---------- Source data

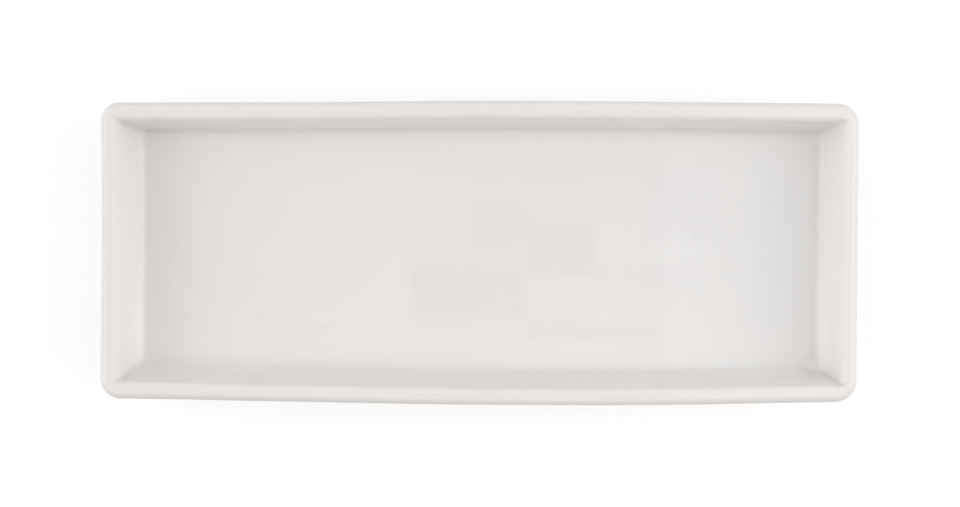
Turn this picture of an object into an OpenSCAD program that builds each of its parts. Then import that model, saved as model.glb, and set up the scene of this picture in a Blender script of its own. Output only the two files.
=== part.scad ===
// Asparagus plate: a long, shallow tray of glazed porcelain on a bare foot ring.
// X runs along the length, Y across the width and Z up from the table.
// The origin is the middle of the standing face. All sizes are in millimetres.

/* [Plate] */
// Length over the rim
plate_l = 300; // [250:5:400]
// Width over the rim
plate_w = 121; // [95:1:180]
// Height from the table to the top of the rim
plate_h = 30; // [24:1:45]
// Corner radius of the outline
corner_r = 8.2; // [7:0.1:16]

/* [Rim] */
// Width of the rim, from the outline to the well
rim_w = 7; // [6.5:0.1:9]
// Radius of the rim's outer round
rim_outer_r = 3.4; // [2.5:0.1:3.6]
// Radius of the rim's inner round
rim_inner_r = 2.8; // [1.5:0.1:2.9]

/* [Walls] */
// Lean of the walls' outside from upright, in degrees
outer_lean = 7; // [3:1:12]
// Lean of the walls' inside from upright, in degrees
inner_lean = 3; // [2:1:8]
// Radius of the well's upright corners at the rim
well_corner_r = 4.4; // [3:0.1:10]
// Radius of the cove between wall and floor
cove_r = 3; // [2:0.1:6]
// Radius of the heel between wall and underside
heel_r = 4; // [2:0.1:6]

/* [Floor and foot] */
// Thickness of the floor
floor_t = 4.8; // [3.5:0.1:8]
// Height of the foot ring below the underside
foot_h = 1.8; // [1.2:0.1:4]
// Width of the foot ring
foot_w = 3; // [2:0.1:6]
// Distance from the outline in to the foot ring
foot_inset = 14; // [12:0.5:24]
// Outer corner radius of the foot ring
foot_corner_r = 8; // [7:0.5:16]
// Radius of the standing face's edges
foot_edge_r = 0.7; // [0.3:0.1:0.9]

/* [Glaze] */
// Thickness of the glaze
glaze_t = 0.35; // [0.2:0.05:0.6]

/* [Hidden] */

$fn = 96;

// How far a round runs past its tangent point, so that it meets the next face in a clean edge
bite = 0.01;
// How far a cut runs past what it cuts
overrun = 1;

underside_z = foot_h;
floor_z = foot_h + floor_t;
// Longer than any straight way through the plate
reach = plate_l + plate_w;

// A section cuts a side square on: x is 0 at the outline and falls inward, y is height.
// These are the middles of its rounds, and the lengths of the straight walls between them.
rim_at = [-rim_outer_r, plate_h - rim_outer_r];
heel_step = rim_outer_r - heel_r;
outer_wall = (rim_at.y - heel_step * sin(outer_lean) - underside_z - heel_r + bite) / cos(outer_lean);
heel_x = rim_at.x + heel_step * cos(outer_lean) - outer_wall * sin(outer_lean);

lip_at = [rim_inner_r - rim_w, plate_h - rim_inner_r + bite];
cove_step = rim_inner_r + cove_r;
inner_wall = (lip_at.y + cove_step * sin(inner_lean) - floor_z - cove_r + bite) / cos(inner_lean);
cove_x = lip_at.x - cove_step * cos(inner_lean) - inner_wall * sin(inner_lean);

// How far inside the outline the axes of the upright corners lie
outline_inset = max(corner_r, -heel_x);
well_inset = max(rim_w + well_corner_r, -cove_x);
foot_inset_axis = foot_inset + foot_corner_r;

function corner_axis(inset) = [plate_l / 2 - inset, plate_w / 2 - inset, 0];

// The solid's outside, at the glazed surface or a skin's thickness inside it
module outer_section(skin) {
    intersection() {
        union() {
            translate(rim_at) rotate(-outer_lean) {
                circle(r = rim_outer_r - skin);
                translate([heel_step, -outer_wall]) circle(r = heel_r - skin);
                translate([heel_step - heel_r, -outer_wall]) square([2 * heel_r - skin, outer_wall]);
            }
            translate([-reach, 0]) square([reach + heel_x, plate_h - skin]);
            translate([-reach, rim_at.y]) square([reach + rim_at.x, rim_outer_r - skin]);
        }
        translate([-reach, underside_z + skin]) square([reach, plate_h]);
    }
}

// The hollow above the floor, at the glazed surface or a skin's thickness below it
module well_section(skin) {
    intersection() {
        union() {
            translate(lip_at) rotate(-inner_lean) {
                translate([-cove_step, -inner_wall]) circle(r = cove_r + skin);
                translate([skin - rim_inner_r - 2 * cove_r, -inner_wall])
                    square([2 * cove_r, inner_wall]);
            }
            translate([-reach, 0]) square([reach + cove_x, plate_h + overrun]);
            difference() {
                translate([-reach, lip_at.y - rim_inner_r])
                    square([reach + lip_at.x, 2 * rim_inner_r + overrun]);
                translate(lip_at) rotate(-inner_lean) {
                    circle(r = rim_inner_r - skin);
                    translate([skin - rim_inner_r, -reach]) square([reach, reach]);
                }
            }
        }
        translate([-reach, floor_z - skin]) square([reach, reach]);
    }
}

module foot_section() {
    top = underside_z + glaze_t + overrun;
    translate([-foot_inset - foot_w, 0]) {
        for (x = [foot_edge_r, foot_w - foot_edge_r])
            translate([x, foot_edge_r]) circle(r = foot_edge_r);
        translate([foot_edge_r, 0]) square([foot_w - 2 * foot_edge_r, top]);
        translate([0, foot_edge_r]) square([foot_w, top - foot_edge_r]);
    }
}

// A section carried along both long sides, both ends and round all four corners, whose axes lie a
// distance inside the outline
module around(inset) {
    axis = corner_axis(inset);
    for (turn = [0, 180])
        rotate(turn) {
            along(axis.y, 2 * axis.x) children();
            rotate(90) along(axis.x, 2 * axis.y) children();
        }
    for (x = [0, 1], y = [0, 1])
        mirror([x, 0, 0]) mirror([0, y, 0])
            translate(axis) rotate_extrude(angle = 90) children();
}

module along(distance, length) {
    translate([0, distance, 0])
        rotate([90, 0, 90]) linear_extrude(height = length, center = true) children();
}

// The stretch of a section that lies outside the corner axes, with those axes at x = 0
module outside_axis(inset) {
    intersection() {
        translate([inset, 0]) children();
        square([inset, plate_h + overrun]);
    }
}

// A block whose four sides have one section, from a height up
module block(inset, low, high) {
    axis = corner_axis(inset);
    around(inset) outside_axis(inset) children();
    translate([-axis.x, -axis.y, low]) cube([2 * axis.x, 2 * axis.y, high - low]);
}

// The tray above its foot
module tray(skin) {
    difference() {
        block(outline_inset, underside_z + skin, plate_h - skin) outer_section(skin);
        block(well_inset, floor_z - skin, plate_h + overrun) well_section(skin);
    }
}

// A flat block whose sides lie a distance inside the outline, along the foot ring
module foot_block(inset, low, high) {
    block(foot_inset_axis, low, high)
        translate([-reach, low]) square([reach - inset, high - low]);
}

module porcelain_body() {
    color("ivory") {
        tray(glaze_t);
        around(foot_inset_axis) outside_axis(foot_inset_axis) foot_section();
    }
}

module glaze_coat() {
    color("whitesmoke")
        difference() {
            tray(0);
            tray(glaze_t);
            foot_block(foot_inset, 0, underside_z + glaze_t + overrun);
        }
}

module underside_glaze() {
    color("whitesmoke")
        foot_block(foot_inset + foot_w, underside_z, underside_z + glaze_t);
}

porcelain_body();
glaze_coat();
underside_glaze();
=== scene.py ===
"""Asparagus plate: a long, shallow tray of glazed porcelain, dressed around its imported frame.

Sizes are in millimetres and angles in degrees. Every mesh is written in metres, in the frame's
own axes: X along the length, Y across the width and Z up from the table.
"""

import logging
import math
from dataclasses import dataclass
from enum import Enum

import bpy
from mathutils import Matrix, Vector

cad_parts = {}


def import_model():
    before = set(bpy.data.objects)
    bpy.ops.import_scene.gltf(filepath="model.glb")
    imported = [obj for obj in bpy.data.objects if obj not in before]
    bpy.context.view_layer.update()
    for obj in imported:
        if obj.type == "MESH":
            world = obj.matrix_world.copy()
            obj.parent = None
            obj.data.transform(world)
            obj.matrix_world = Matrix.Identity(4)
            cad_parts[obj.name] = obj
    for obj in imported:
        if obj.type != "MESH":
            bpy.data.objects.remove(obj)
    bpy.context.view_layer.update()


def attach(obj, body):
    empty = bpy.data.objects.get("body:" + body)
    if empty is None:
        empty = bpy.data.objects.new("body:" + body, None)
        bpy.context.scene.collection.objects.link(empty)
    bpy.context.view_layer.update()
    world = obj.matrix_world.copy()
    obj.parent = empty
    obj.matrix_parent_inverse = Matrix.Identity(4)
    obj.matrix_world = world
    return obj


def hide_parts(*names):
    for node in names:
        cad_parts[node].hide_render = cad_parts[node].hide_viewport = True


LOG = logging.getLogger("asparagus_plate")

MM = 0.001
PHOTO_WIDTH = 960
PHOTO_HEIGHT = 507
QUARTER_TURN = 90.0
SIDES = 4
NOISE_MEAN = 0.5

# The Mix node's sockets for colours, by number, because their names come up more than once
MIX_FACTOR, MIX_FIRST, MIX_SECOND, MIX_RESULT = 0, 6, 7, 2

Point = tuple[float, float, float]
Colour = tuple[float, float, float, float]

MIDDLE: Point = (0.0, 0.0, 0.0)
WHITE: Colour = (1.0, 1.0, 1.0, 1.0)
BLACK: Colour = (0.0, 0.0, 0.0, 1.0)


def ease(share: float) -> float:
    """Turns a share into one that leaves 0 and reaches 1 softly.

    Args:
        share: Any number; it is cut to the span from 0 to 1.

    Returns:
        The softened share.
    """
    cut = min(max(share, 0.0), 1.0)
    return cut * cut * (3.0 - 2.0 * cut)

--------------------

**The exercise:** Using the data above, restate word for word the lines from its opening line through the line that contains "corner_r = 8.2; // [7:0.1:16]", and no more.

**Reply:**
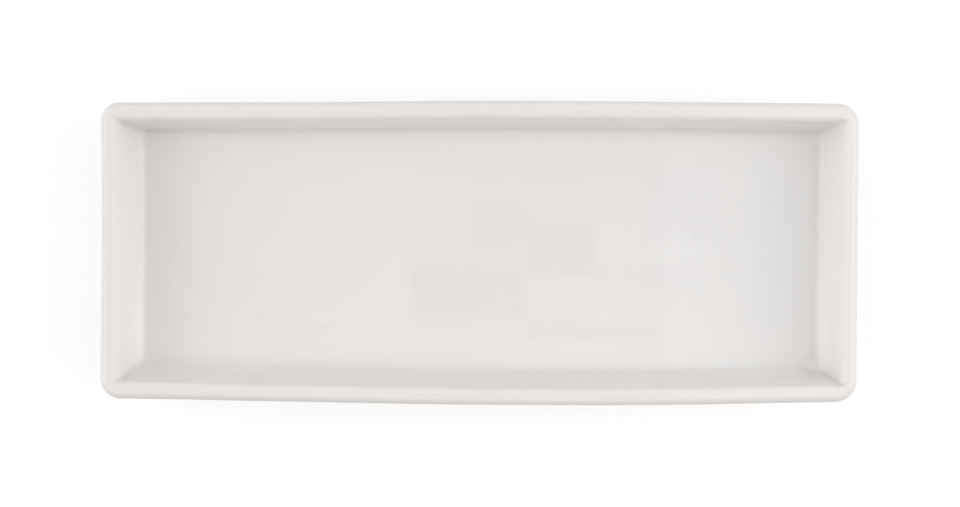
Turn this picture of an object into an OpenSCAD program that builds each of its parts. Then import that model, saved as model.glb, and set up the scene of this picture in a Blender script of its own. Output only the two files.
=== part.scad ===
// Asparagus plate: a long, shallow tray of glazed porcelain on a bare foot ring.
// X runs along the length, Y across the width and Z up from the table.
// The origin is the middle of the standing face. All sizes are in millimetres.

/* [Plate] */
// Length over the rim
plate_l = 300; // [250:5:400]
// Width over the rim
plate_w = 121; // [95:1:180]
// Height from the table to the top of the rim
plate_h = 30; // [24:1:45]
// Corner radius of the outline
corner_r = 8.2; // [7:0.1:16]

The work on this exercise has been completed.